Thanks Russell. Using groups, (like using the Questions mentioned in Tracy’s response) is often overlooked as a great way to build and develop your profile within your network, and to attract others.
There’s a lot of discussion about Facebook, and there seems to be a strong feeling within the online recruiting community that it will develop into a major recruitment medium over the next 5 years. Twitter is still evolving, and yes, blogging is time consuming!! Having said that, there’s no reason why these activities will not, one day, be seen as more effective than a cold call in developing relationships and identifying potential opportunities.
Brilliant. I love your candor. It is what make your blog stand out from the rest. This stands testimony as you have received 10 comments on this post alone. Recently, I suggest that sometimes being contrary can be a good way to engage others in debate. Of course, in the spirit of healthy engagement, you put forth a compelling viewoint for us to consider. I applaud you! Recently, I wrote about points to make your blog relevant http://hrmargo.com you have done just that. Keep up the good work.
Thank you for your kind words, Margo! I read your blog and thought that it gave some very good advice.

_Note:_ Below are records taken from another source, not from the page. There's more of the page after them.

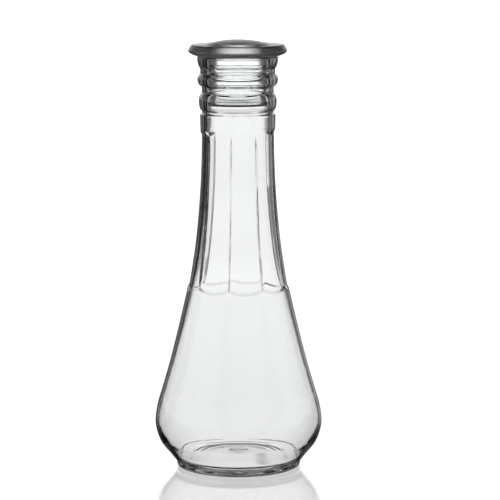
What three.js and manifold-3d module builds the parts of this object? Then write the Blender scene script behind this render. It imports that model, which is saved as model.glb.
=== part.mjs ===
// Stoppered glass decanter: a one-piece bottle with a fluted neck, and a lift-out stopper
// made of a pressed glass head, a clear hollow plug and four soft seal rings.
// Millimetres, +Z up. The origin is the centre of the foot, on the surface it stands on, and
// the front of the decanter is -Y.

import * as THREE from 'three';
import { mergeVertices } from 'three/addons/utils/BufferGeometryUtils.js';
import Module from 'manifold-3d';

const wasm = await Module();
wasm.setup();

// Fits between separate pieces.
const GAP = 0.3;
const TOLERANCE = 0.05;

// Smoothness of the turned surfaces.
const PANELS = 9;
const OUTER_SEGMENTS = PANELS * 6;
const INNER_SEGMENTS = 36;

// Foot and base.
const FOOT_RADIUS = 42;
const FOOT_HEIGHT = 4.4;
const FOOT_ROUNDING = 2.8;
const RESTING_RING_INNER = 33;
const PUSH_UP = 3.2;
const FLOOR_TOP = 9;

// Body and fluted neck.
const BODY_RADIUS = 56.6;
const BODY_WIDEST = 29.5;
const LOWER_LEDGE = 121;
const LOWER_LEDGE_RADIUS = 34.5;
const UPPER_LEDGE = 230.2;
const LEDGE_DEPTH = 0.9;
const LEDGE_HEIGHT = 1.2;
const LOWER_SCALLOP = 2.4;
const UPPER_SCALLOP = 2.2;
const GROOVE_DEPTH = 0.7;
const GROOVE_HALF_ANGLE = THREE.MathUtils.degToRad(4.5);
const GROOVE_FADE = 10;
const FIRST_GROOVE = THREE.MathUtils.degToRad(-10.5);

// Mouth: plain band, three beads and the bore that the stopper fits.
const BAND_RADIUS = 25.3;
const BAND_TOP = 239.6;
const NOTCH_RADIUS = 23.9;
const WAIST_RADIUS = 24.1;
const LIP_GROOVE_RADIUS = 25.1;
const LOWER_BEAD = {
  low: 241.6,
  high: 253.9,
  lowRadius: NOTCH_RADIUS,
  highRadius: WAIST_RADIUS,
  crest: 26.1,
};
const UPPER_BEAD = {
  low: 258,
  high: 266.6,
  lowRadius: WAIST_RADIUS,
  highRadius: LIP_GROOVE_RADIUS,
  crest: 27,
};
const LIP_LOW = 270.2;
const LIP_RADIUS = 27.4;
const LIP_TOP = 278.2;
const BORE_RADIUS = 20.5;
const BORE_LEAD_IN = 0.9;

// Stopper head.
const HEAD_UNDERSIDE = LIP_TOP + GAP;
const HEAD_RADIUS = 33.1;
const HEAD_RIM_TOP = 285.3;
const DOME_RADIUS = 21;
const TOTAL_HEIGHT = 289.2;
const SPIGOT_DEPTH = 2.2;
const SPIGOT_WALL = 2;

// Plug and its seal rings.
const PLUG_RADIUS = 19.7;
const PLUG_WALL = 2.4;
const PLUG_BOTTOM = 246;
const PLUG_FLOOR = 1;
const RING_COUNT = 4;
const RING_PITCH = 6.5;
const TOP_RING_CENTRE = 272.2;
const RING_HEIGHT = 2.6;
const RING_SEAT_DEPTH = 0.9;

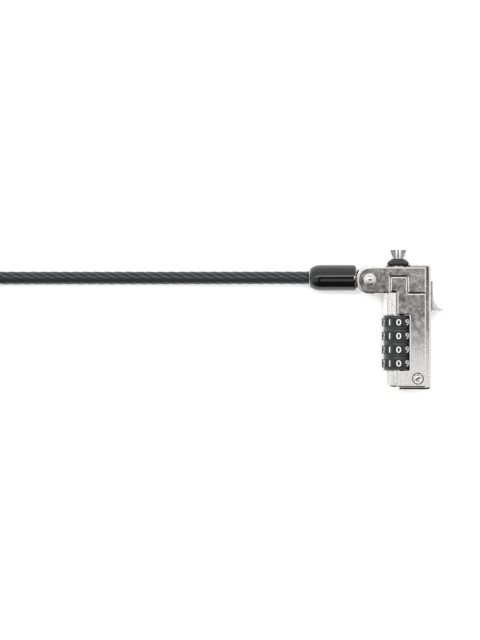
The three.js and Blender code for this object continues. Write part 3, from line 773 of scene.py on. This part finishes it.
# ---- floor, light and camera -------------------------------------------------------------
def floor():
    """A plain pale floor that lies at the table's height."""
    mesh = bpy.data.meshes.new("floor")
    half = 3.0
    corners = [(-half, -half, 0), (half, -half, 0), (half, half, 0), (-half, half, 0)]
    mesh.from_pydata(corners, [], [(0, 1, 2, 3)])
    material, _, _ = shader("pale_floor", (0.93, 0.93, 0.93), 0.9)
    material.node_tree.nodes["Principled BSDF"].inputs["Specular IOR Level"].default_value = 0.0
    obj = bpy.data.objects.new("floor", mesh)
    bpy.context.scene.collection.objects.link(obj)
    mesh.materials.append(material)


def sky():
    """A bright surround on three sides, from close overhead, that is dark towards the lock's lower end."""
    world = bpy.data.worlds.new("studio")
    bpy.context.scene.world = world
    world.use_nodes = True
    tree = world.node_tree
    background = tree.nodes["Background"]
    place = tree.nodes.new("ShaderNodeTexCoord")
    split = tree.nodes.new("ShaderNodeSeparateXYZ")
    tree.links.new(place.outputs["Generated"], split.inputs["Vector"])
    brightness = SKY_DARK
    for axis, start, full, level in SKY_SIDES:
        side = ramp(tree, split.outputs[axis], start, full, (SKY_DARK, level))
        brightness = math_node(tree, "MAXIMUM", brightness, side)
    axis, dark, full, level = SKY_FOOT
    shade = ramp(tree, split.outputs[axis], dark, full, (level, 1.0))
    tree.links.new(math_node(tree, "MULTIPLY", brightness, shade), background.inputs["Strength"])
    background.inputs["Color"].default_value = (1, 1, 1, 1)


def soft_box(name, position, size, radiance, aim):
    """A rectangular light that shows at the given brightness in a mirror, where 1 is white."""
    data = bpy.data.lights.new(name, "AREA")
    data.shape = "RECTANGLE"
    data.size, data.size_y = size
    data.energy = radiance * math.pi * size[0] * size[1]
    obj = bpy.data.objects.new(name, data)
    obj.location = position
    obj.rotation_mode = "QUATERNION"
    obj.rotation_quaternion = (Vector(aim) - Vector(position)).to_track_quat("-Z", "Y")
    obj.visible_camera = False
    bpy.context.scene.collection.objects.link(obj)


def lights():
    """A wide fill from overhead, two soft boxes over the body and a strip for the boot and the cable."""
    sun = bpy.data.lights.new("fill", "SUN")
    sun.energy, sun.angle = 2.6, math.radians(60)
    obj = bpy.data.objects.new("fill", sun)
    obj.visible_glossy = False
    bpy.context.scene.collection.objects.link(obj)
    soft_box("low_end_box", mm(10, -8, 130), (0.1, 0.05), 0.9, mm(10, -8, 0))
    soft_box("right_box", mm(52, 82, 190), (0.08, 0.08), 0.3, mm(52, 82, 0))
    soft_box("strip", mm(-60, 200, 640), (0.9, 0.09), 4.0, mm(-40, 43, 6))


def camera():
    """Straight above, from far enough for an almost parallel view."""
    data = bpy.data.cameras.new("camera")
    data.sensor_width = 36
    data.lens = data.sensor_width * CAMERA_DISTANCE / VIEW_HEIGHT
    data.clip_start, data.clip_end = 0.05, 20
    obj = bpy.data.objects.new("camera", data)
    obj.location = mm(*VIEW_CENTRE, VIEW_LEVEL + CAMERA_DISTANCE)
    bpy.context.scene.collection.objects.link(obj)
    bpy.context.scene.camera = obj


# ---- make everything ---------------------------------------------------------------------
camera()
cable()
dress_cad_nodes()
dials()
boot()
eyelet()
rivet()
return_spring()
reset_screw()
bumper()
floor()
sky()
lights()
bpy.context.scene.view_settings.view_transform = "Standard"
bpy.context.scene.view_settings.look = "None"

My aim is to question and challenge where I think that it would be useful, not to disagree for the sake of it.
We both belong to a very active community of multi national HR and recruiting pros who have met through Twitter, and who regularly support, challenge and share in equal measures…a benefit of social media that is totally lost on people who aren’t prepared to open up and use it!
I was sorry that I didn’t get the chance to sit in all the streams at the Unconference particularly this one on the way recruiters use (or abuse) social media. Linkedin is an incredibly powerful tool that many members still don’t know how to use properly but I’m a great believer in evolution – the strongest will survive, the rest will fall by the wayside. All these technology tools are great enablers for building relationships of all kinds but I’m surprised at how many in the so-called ‘people businesses’ don’t possess the interpersonal skills that it takes to really leverage these tools.